Today is the Feast of the Transfiguration of the Lord. There is a clear theme in the readings from today – This Jesus of Nazareth is without doubt the Son of God; this Jesus of Nazareth is clearly divine, full of majesty, power and glory. We see it in the Gospel from Luke where the experience of Peter, James, and John with Christ on Mount Tabor is described. While Jesus is praying, his face “changed in appearance and his clothing became dazzling white”. In Luke’s Gospel, we hear the voice of the Father coming from the cloud, “This is my chosen Son; listen to him.” The witnessing of this voice from heaven is affirmed in the Second Letter of St. Peter, when St. Peter proclaims that they heard a voice from heaven, on that holy mountain, saying, “This is my Son, my Beloved, with whom I am well pleased.”
The description of bright clothing is pre-figured in the reading from the Book of the Prophet Daniel.
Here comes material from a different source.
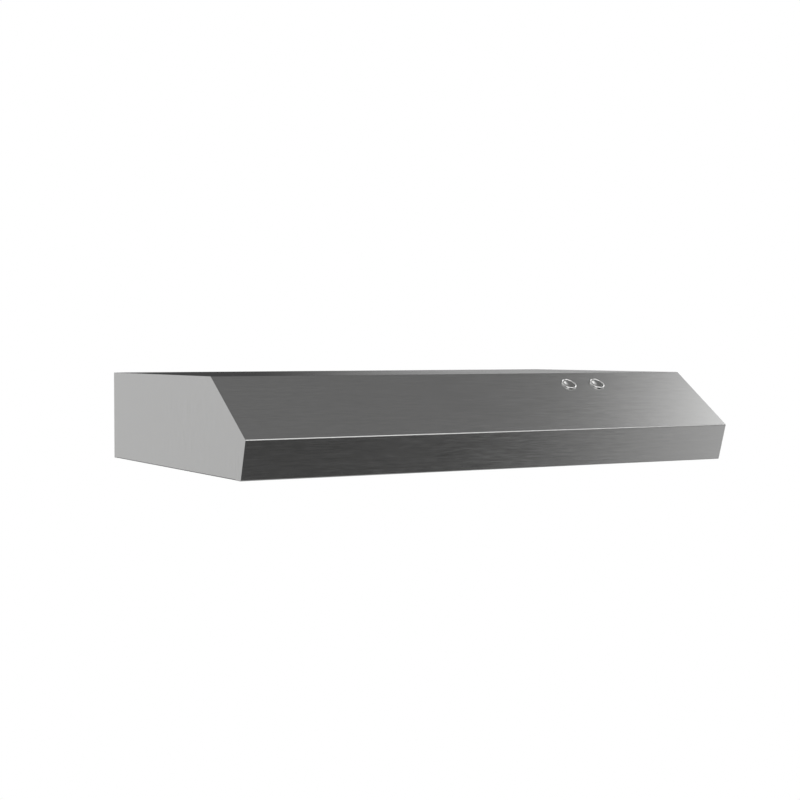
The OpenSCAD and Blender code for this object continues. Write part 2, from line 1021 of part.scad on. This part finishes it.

Here, it is ascribed to the Ancient One (the Father), and the description is of the Ancient One on His throne with clothing as bright as snow; hair on his head as white as wool, and streams, burning wheels, and flames of fire. We see the pre-figuring of the presentation of the Son of Man (Christ) before the Ancient One who gives the Son dominion, glory, and kingship over all nations and peoples.
I wonder what the purpose of the transfiguration was in God’s plan. It was likely to make abundantly clear the full divinity of Christ. The disciples had witnessed the miracles of Jesus, but they had seen his humanity as well – his need to eat, to rest, to pray. Seeing Jesus transfigured before them served as a reminder that He truly is the Son of God. The transfiguration occurs shortly before Christ’s final journey to Jerusalem to enter into His passion. Perhaps, the transfiguration was designed to strengthen the disciples for the events that were to take place and their mission that would follow.
One final thought regarding the Gospel. In meditating on it, I kept coming back to Peter’s words on Mount Tabor, “Master, it is good that we are here.” Let us be reminded of Peter’s words when we see Christ in his glory during the Mass, when ordinary bread and wine are transfigured into the body and blood of our Savior; let us be reminded and say ourselves, “Master, it is good that we are here.”